AIM OF THE TASK. Using the records below, locate all lines containing "behind" and return them.

AVAILABLE DATA.
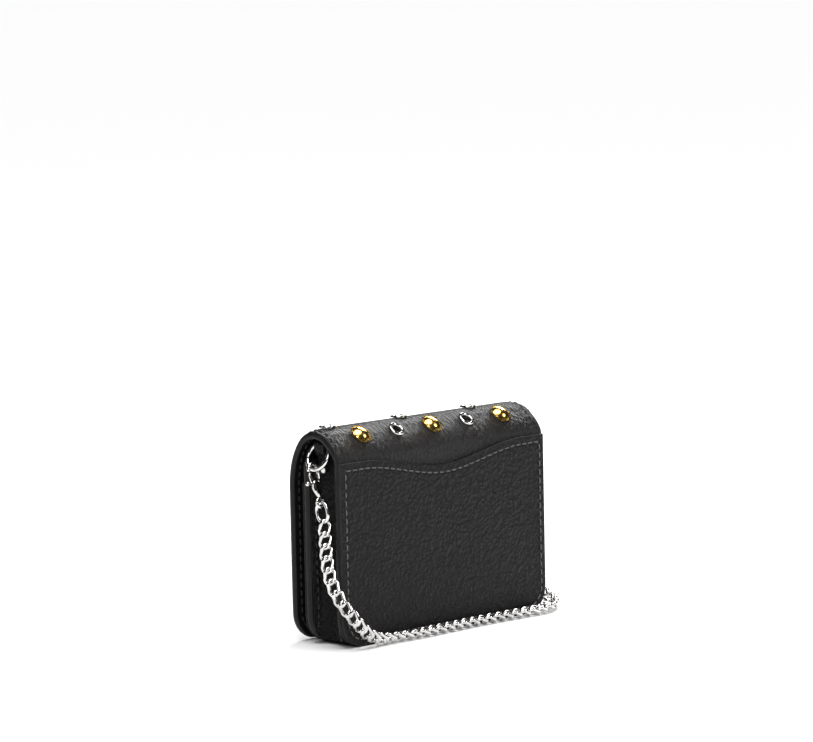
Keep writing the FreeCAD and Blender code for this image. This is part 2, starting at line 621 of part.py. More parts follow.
def build_gate(inside, outside):
    """Round root on the pin, a finger up to the hook's tip, and a thumb knob."""
    gate_thick = 1.1
    root_radius = 1.3
    finger_in, finger_out, finger_tip = 0.45, 0.9, 0.3
    lever_length, lever_root, lever_end = 2.4, 0.6, 0.5
    knob_radius, knob_reach = 1.0, 2.6
    root = Part.makeCylinder(root_radius, gate_thick, Vec(PIVOT.x, PIVOT.y, -gate_thick / 2))
    finger = plate(rounded([(PIVOT.x - finger_in, PIVOT.y), (PIVOT.x + finger_out, PIVOT.y),
                            (outside - 0.1, HOOK_TIP - finger_tip), (inside + 0.25, HOOK_TIP - finger_tip)],
                           [0, 0, 0.3, 0.3]), gate_thick)
    lever_x = PIVOT.x + lever_length
    lever = plate(rounded([(PIVOT.x, PIVOT.y - lever_root), (lever_x, PIVOT.y - lever_end),
                           (lever_x, PIVOT.y + lever_end), (PIVOT.x, PIVOT.y + lever_root)], [0, 0, 0, 0]),
                  gate_thick)
    knob = Part.makeSphere(knob_radius, Vec(PIVOT.x + knob_reach, PIVOT.y, 0))
    play = Part.makeCylinder(SIZE["pin_radius"] + PIN_PLAY, gate_thick + THROUGH,
                             Vec(PIVOT.x, PIVOT.y, -(gate_thick + THROUGH) / 2))
    gate = root.fuse([finger, lever, knob]).cut(play).removeSplitter()
    right = keep(solid("gate_right", clasp_place(gate)))
    keep(mirrored(right, "gate_left"))
    hinge = eye_centre + Vec(1, 0, 0) * PIVOT.x + clasp_up * PIVOT.y
    print("gate pin at", [round(v, 3) for v in hinge], "axis", [round(v, 4) for v in clasp_normal])
    print("clasp eye at", [round(v, 3) for v in eye_centre], "axis", [round(v, 4) for v in clasp_up])
    print("ring centre", [round(v, 3) for v in ring_centre], "axis", [round(v, 4) for v in ring_axis])


# ---------------------------------------------------------------- end links and chain
LINK_LEAN = 0.25                 # the hanging end link leans to the back
link_down = Vec(0, LINK_LEAN, -math.sqrt(1 - LINK_LEAN ** 2))
link_radius = (SIZE["link_width"] - SIZE["link_wire"]) / 2
link_straight = SIZE["link_length"] - SIZE["link_width"]
link_end = eye_centre + link_down * (SIZE["link_length"] - SIZE["link_wire"] / 2)


def build_end_links():
    """Long oval link standing in YZ, with its upper bend through the clasp's eye."""
    side = link_down.cross(Vec(1, 0, 0))
    high = eye_centre + link_down * link_radius
    low = high + link_down * link_straight
    path = Part.Wire([Part.Arc(high + side * link_radius, high - link_down * link_radius,
                               high - side * link_radius).toShape(),
                      Part.LineSegment(high - side * link_radius, low - side * link_radius).toShape(),
                      Part.Arc(low - side * link_radius, low + link_down * link_radius,
                               low + side * link_radius).toShape(),
                      Part.LineSegment(low + side * link_radius, high + side * link_radius).toShape()])
    section = Part.Wire([Part.Circle(high + side * link_radius, link_down, SIZE["link_wire"] / 2).toShape()])
    right = keep(solid("end_link_right", path.makePipeShell([section], True, False)))
    keep(mirrored(right, "end_link_left"))
    print("end link's lower end", [round(v, 3) for v in link_end])


# The chain hangs from the right clasp, crosses the surface behind the wallet and climbs to the left one.
CHAIN_ROUTE = [
    (58.2, 8.1, 49.2), (59.5, 9.7, 41.8), (60.9, 11.9, 34.4), (62.1, 15.2, 27.0), (61.4, 19.6, 20.0),
    (57.2, 22.3, 13.0), (50.8, 22.2, 6.6), (43.2, 21.2, 2.6), (33.0, 20.3, 2.6), (18.0, 20.4, 2.6),
    (-2.0, 19.4, 2.6), (-22.0, 19.0, 2.6), (-37.0, 19.9, 2.6), (-49.5, 20.8, 2.6), (-60.0, 17.4, 2.6),
    (-66.8, 8.6, 2.8), (-69.4, -1.6, 5.6), (-69.8, -9.0, 13.0), (-69.2, -11.0, 23.4), (-67.0, -7.6, 33.4),
    (-63.0, 0.0, 41.6), (-58.2, 8.1, 49.2),
]


def tangent_path(points):
    """Straight runs joined by tangent arcs, each arc as large as its two runs allow."""
    arc_share = 0.45                 # of the shorter run beside each arc
    points = [Vec(*p) for p in points]
    edges, radii = [], []
    start = points[0]
    for before, here, after in zip(points, points[1:], points[2:]):
        arrive, leave = (here - before), (after - here)
        shorter = min(arrive.Length, leave.Length)
        arrive.normalize()
        leave.normalize()
        half_turn = arrive.getAngle(leave) / 2
        setback = arc_share * shorter
        radius = setback / math.tan(half_turn)
        radii.append(radius)
        first, last = here - arrive * setback, here + leave * setback
        middle = here + (leave - arrive).normalize() * (radius / math.cos(half_turn) - radius)
        edges.append(Part.LineSegment(start, first).toShape())
        edges.append(Part.Arc(first, middle, last).toShape())
        start = last
    edges.append(Part.LineSegment(start, points[-1]).toShape())
    return Part.Wire(edges), radii


def build_chain():
    route = [tuple(link_end)] + CHAIN_ROUTE[1:-1] + [(-link_end.x, link_end.y, link_end.z)]
    path, radii = tangent_path(route)
    direction = (Vec(*route[1]) - Vec(*route[0])).normalize()
    section = Part.Wire([Part.Circle(Vec(*route[0]), direction, SIZE["chain_width"] / 2).toShape()])
    tube = path.makePipeShell([section], True, False)
    expected = math.pi * (SIZE["chain_width"] / 2) ** 2 * path.Length
    print("chain radii", [round(r, 1) for r in radii])
    print(f"chain length {path.Length:.1f}, volume {tube.Volume:.1f} against {expected:.1f}")
    keep(solid("chain", tube))


# ---------------------------------------------------------------- build, check and write
def check_and_write():
    doc.recompute()
    for item in doc.Objects:
        bad = [state for state in item.State if state in ("Invalid", "Error")]
        if bad:
            raise RuntimeError(f"{item.Label}: {bad}")
    os.makedirs("parts", exist_ok=True)
    for label, piece in nodes.items():
        shape = piece.Shape
        if shape.isNull() or not shape.isValid() or shape.Volume <= 0:
            raise RuntimeError(f"{label}: bad shape")
    for label, piece in nodes.items():
        piece.Shape.exportStep(f"parts/{label}.step")
    print(len(nodes), "pieces written")


build_back()
build_coin_pocket()
build_gussets()
build_front_panel()
build_flap()
build_snap()
build_ring_and_tab()
build_clasp()
build_end_links()
build_chain()
check_and_write()
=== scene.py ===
"""Looks of the chain wallet: leather skins, seams, hardware and chain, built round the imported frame.

Metres, in the row's frame: +X to the right-hand end, +Y to the back with the slip pocket, +Z up.
"""
import bmesh
import bpy
import json
import math
import random
import numpy as np
from mathutils import Matrix, Vector


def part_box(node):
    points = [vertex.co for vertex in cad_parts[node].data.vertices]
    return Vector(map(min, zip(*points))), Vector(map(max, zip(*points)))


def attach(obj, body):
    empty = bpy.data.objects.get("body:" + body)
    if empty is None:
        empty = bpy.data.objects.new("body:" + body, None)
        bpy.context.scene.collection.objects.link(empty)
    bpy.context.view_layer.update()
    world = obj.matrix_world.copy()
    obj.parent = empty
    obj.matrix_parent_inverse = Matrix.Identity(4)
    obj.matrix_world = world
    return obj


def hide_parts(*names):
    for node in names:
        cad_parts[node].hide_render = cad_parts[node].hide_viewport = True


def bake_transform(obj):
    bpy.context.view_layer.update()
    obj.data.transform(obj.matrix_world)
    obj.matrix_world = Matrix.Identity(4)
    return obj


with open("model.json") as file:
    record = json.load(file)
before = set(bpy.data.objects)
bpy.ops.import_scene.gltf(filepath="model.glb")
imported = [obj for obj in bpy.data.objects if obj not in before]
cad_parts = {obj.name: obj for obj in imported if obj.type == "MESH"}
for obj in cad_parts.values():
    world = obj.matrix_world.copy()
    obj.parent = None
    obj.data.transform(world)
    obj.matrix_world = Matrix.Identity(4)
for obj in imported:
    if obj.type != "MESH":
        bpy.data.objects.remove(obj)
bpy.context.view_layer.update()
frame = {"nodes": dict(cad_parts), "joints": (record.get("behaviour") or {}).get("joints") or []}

MM = 0.001
dice = random.Random(11)
scene = bpy.context.scene


# ---- camera
CAMERA_PLACE = Vector((1.1037, 1.1406, 0.2898))
CAMERA_AIM = Vector((0.0011, -0.0036, 0.1029))
CAMERA_ROLL = math.radians(-1.22)
CAMERA_LENS = 177.25


def make_camera():
    camera = bpy.data.objects.new("camera", bpy.data.cameras.new("camera"))
    scene.collection.objects.link(camera)
    back = (CAMERA_PLACE - CAMERA_AIM).normalized()
    level = Vector((0, 0, 1)).cross(back).normalized()
    upright = back.cross(level)
    right = level * math.cos(CAMERA_ROLL) + upright * math.sin(CAMERA_ROLL)
    up = upright * math.cos(CAMERA_ROLL) - level * math.sin(CAMERA_ROLL)
    turn = Matrix((right, up, back)).transposed().to_4x4()
    camera.matrix_world = Matrix.Translation(CAMERA_PLACE) @ turn
    camera.data.lens = CAMERA_LENS
    camera.data.clip_start = 0.05
    camera.data.clip_end = 100
    scene.camera = camera


# ---- places taken from the frame
pocket_low, pocket_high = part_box("slip_pocket")
HALF = pocket_high.x                              # half the wallet's width
POCKET_Y = pocket_high.y                          # the slip pocket's outer face
PANEL_TOP = pocket_high.z
BACK_Y = pocket_low.y                             # the back leather's outer face
LINING_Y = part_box("back_lining")[0].y             # the back lining's inner face
SKIN = BACK_Y - LINING_Y                          # leather and lining together
FRONT_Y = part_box("flap_outer")[0].y
TOP_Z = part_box("flap_outer")[1].z
FLAP_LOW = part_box("flap_outer")[0].z
CORNER = 10.5 * MM
SEAM_IN = 3.0 * MM                                # seam to the edge


def joint(name):
    return next(j for j in frame["joints"] if j["name"] == name)


# ---- materials
def new_material(name, colour, roughness, metallic=0.0):
    material = bpy.data.materials.new(name)
    material.use_nodes = True
    tree = material.node_tree
    shader = tree.nodes["Principled BSDF"]
    shader.inputs["Base Color"].default_value = (*colour, 1)
    shader.inputs["Roughness"].default_value = roughness
    shader.inputs["Metallic"].default_value = metallic
    material.diffuse_color = (*colour, 1)
    return material, tree, shader


def add(tree, kind, **settings):
    """A new node; settings are its properties, or values of its inputs by name."""
    node = tree.nodes.new(kind)
    for key, value in settings.items():
        if hasattr(node, key):
            setattr(node, key, value)
        else:
            node.inputs[key.replace("_", " ")].default_value = value
    return node


def grain_place(tree, stretch=(1, 1, 1), by_object=False):
    """Texture place in metres: along the leather for pieces laid out flat, or in space for the others."""
    if by_object:
        source = add(tree, "ShaderNodeTexCoord").outputs["Object"]
    else:
        source = add(tree, "ShaderNodeUVMap", uv_map="grain").outputs["UV"]
    mapping = add(tree, "ShaderNodeMapping")
    mapping.inputs["Scale"].default_value = stretch
    tree.links.new(source, mapping.inputs["Vector"])
    return mapping.outputs["Vector"]


def noise_of(tree, place, size, detail=3.0, roughness=0.55):
    node = add(tree, "ShaderNodeTexNoise", Scale=1 / size, Detail=detail, Roughness=roughness)
    tree.links.new(place, node.inputs["Vector"])
    return node.outputs["Fac"]


def cells_of(tree, place, size):
    """Distance from the middle of rounded cells."""
    node = add(tree, "ShaderNodeTexVoronoi", feature="SMOOTH_F1", Scale=1 / size)
    tree.links.new(place, node.inputs["Vector"])
    return node.outputs["Distance"]


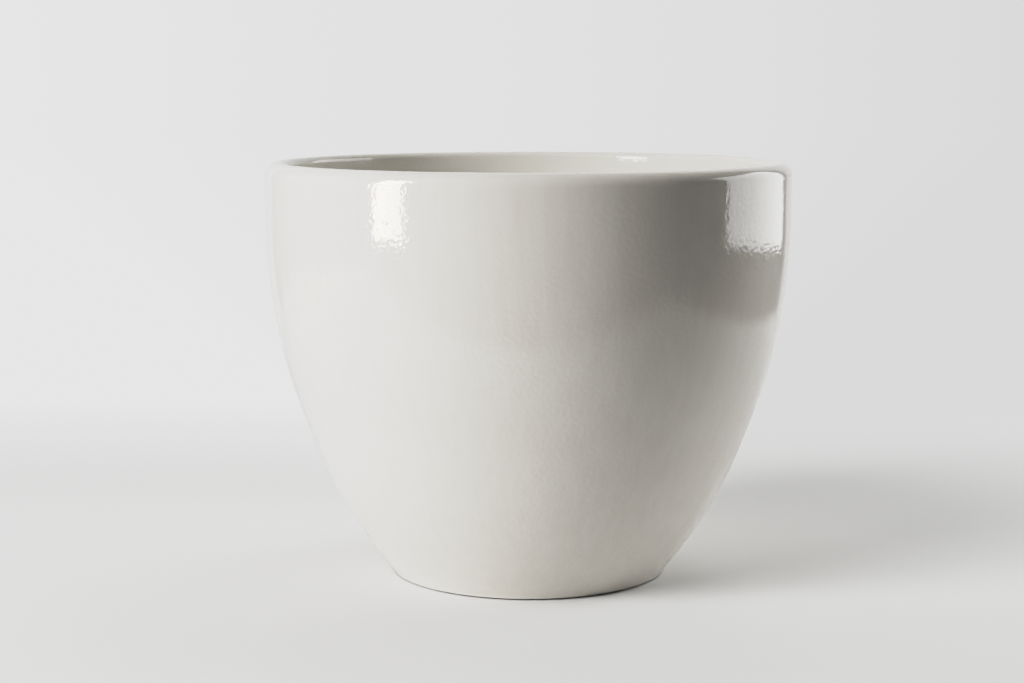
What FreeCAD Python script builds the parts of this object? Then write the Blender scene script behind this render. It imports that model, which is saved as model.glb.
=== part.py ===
import FreeCAD, Part
import math
import os
import Sketcher

# Glazed planter pot: a turned clay body, its fired glaze coat, and a rubber stopper for the drain.
# Millimetres. +Z is up, and the origin is on the pot's axis where the foot ring meets the table.

# Driving dimensions, each one free to change by itself.
driving_sizes = {
    "rim_diameter": 200,        # over the glaze, at the widest part
    "pot_height": 158,          # table to the crest of the lip, over the glaze
    "foot_diameter": 105.6,     # where the glazed wall would meet the table
    "rim_band": 21,             # upright band, from the start of the curve to the crest
    "wall_thickness": 6.6,      # clay only
    "lip_round": 4.5,           # outer rounding of the clay lip
    "floor_thickness": 7.5,     # clay only
    "floor_fillet": 16,         # clay radius between the wall and the floor
    "glaze_thickness": 0.4,
    "glaze_line": 1,            # height above the table where the glaze stops
    "foot_recess": 4,           # hollow under the floor, inside the foot ring
    "foot_ring_width": 8,
    "foot_edge_round": 1.5,
    "recess_round": 2,
    "drain_diameter": 18,
    "drain_edge_round": 0.8,
    "glaze_setback": 1.6,       # bare ring round the top of the drain hole
    "plug_clearance": 0.1,      # radial, between the stopper and the drain hole
    "plug_length": 9.5,         # below the head
    "plug_taper": 0.8,          # radius lost from the head down to the tip
    "plug_tip_round": 1,
    "groove_depth": 0.6,
    "groove_height": 1,
    "groove_spacing": 2.2,
    "head_diameter": 30,
    "head_thickness": 3,
    "head_round": 1.2,
    "neck_diameter": 8,
    "neck_height": 4.5,
    "neck_round": 1.5,
    "knob_diameter": 14,
    "knob_height": 5.5,
    "knob_round": 2.2,
}

# Radii and levels that follow from them. The wall is one arc, upright at the belly, that runs
# down through the foot; the clay, the glaze and the inside all share its centre.
derived_sizes = {
    "axis_line": "0",
    "table_level": "0",
    "rim_radius": "rim_diameter / 2",
    "belly_level": "pot_height - rim_band",
    "foot_inset": "rim_radius - foot_diameter / 2",
    "curve_radius": "(foot_inset ^ 2 + belly_level ^ 2) / (2 * foot_inset)",
    "curve_centre": "rim_radius - curve_radius",
    "clay_radius": "rim_radius - glaze_thickness",
    "clay_curve_radius": "curve_radius - glaze_thickness",
    "clay_foot_radius": "curve_centre + sqrt(clay_curve_radius ^ 2 - belly_level ^ 2)",
    "clay_line_radius": "curve_centre + sqrt(clay_curve_radius ^ 2 - (belly_level - glaze_line) ^ 2)",
    "glaze_line_radius": "curve_centre + sqrt(curve_radius ^ 2 - (belly_level - glaze_line) ^ 2)",
    "clay_height": "pot_height - glaze_thickness",
    "crest_radius": "clay_radius - lip_round",
    "lip_outer_level": "clay_height - lip_round",
    "lip_inner_level": "clay_height - wall_thickness + lip_round",
    "cavity_radius": "clay_radius - wall_thickness",
    "cavity_curve_radius": "clay_curve_radius - wall_thickness",
    "glazed_cavity_radius": "cavity_radius - glaze_thickness",
    "foot_inside_radius": "foot_diameter / 2 - foot_ring_width",
    "floor_level": "foot_recess + floor_thickness",
    "glazed_floor_level": "floor_level + glaze_thickness",
    "fillet_drop": "belly_level - floor_level - floor_fillet",
    "fillet_reach": "cavity_curve_radius - floor_fillet",
    "fillet_run": "sqrt(fillet_reach ^ 2 - fillet_drop ^ 2)",
    "fillet_centre": "curve_centre + fillet_run",
    "fillet_top": "cavity_curve_radius / fillet_reach",
    "glazed_fillet_top": "(cavity_curve_radius - glaze_thickness) / fillet_reach",
    "fillet_top_radius": "curve_centre + fillet_run * fillet_top",
    "fillet_top_level": "belly_level - fillet_drop * fillet_top",
    "glazed_fillet_top_radius": "curve_centre + fillet_run * glazed_fillet_top",
    "glazed_fillet_top_level": "belly_level - fillet_drop * glazed_fillet_top",
    "drain_radius": "drain_diameter / 2",
    "glaze_hole_radius": "drain_radius + glaze_setback",
    "plug_radius": "drain_radius - plug_clearance",
    "plug_tip_radius": "plug_radius - plug_taper",
    "plug_tip_level": "glazed_floor_level - plug_length",
    "groove_top_level": "glazed_floor_level - groove_spacing",
    "groove_bottom_level": "groove_top_level - groove_height",
    "groove_radius": "plug_tip_radius - groove_depth",
    "head_radius": "head_diameter / 2",
    "head_top_level": "glazed_floor_level + head_thickness",
    "neck_radius": "neck_diameter / 2",
    "neck_top_level": "head_top_level + neck_height",
    "knob_radius": "knob_diameter / 2",
    "knob_top_level": "neck_top_level + knob_height",
}

groove_count = 2
edge_tolerance = 1e-3       # mm, and as a share of a volume
least_groove = 1            # mm3 that the sealing groove has to take away

doc = FreeCAD.newDocument("planter_pot")
sizes = doc.addObject("Spreadsheet::Sheet", "sizes")


def fill_sheet():
    cells = {alias: str(number) for alias, number in driving_sizes.items()}
    cells.update({alias: f"={formula}" for alias, formula in derived_sizes.items()})
    for row, (alias, text) in enumerate(cells.items(), 1):
        sizes.set(f"A{row}", alias)
        sizes.set(f"B{row}", text)
        sizes.setAlias(f"B{row}", alias)
    doc.recompute()


def size(alias):
    return float(getattr(sizes, alias))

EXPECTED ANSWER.
# The chain hangs from the right clasp, crosses the surface behind the wallet and climbs to the left one.
What FreeCAD Python script builds the parts of this object? Then write the Blender scene script behind this render. It imports that model, which is saved as model.glb.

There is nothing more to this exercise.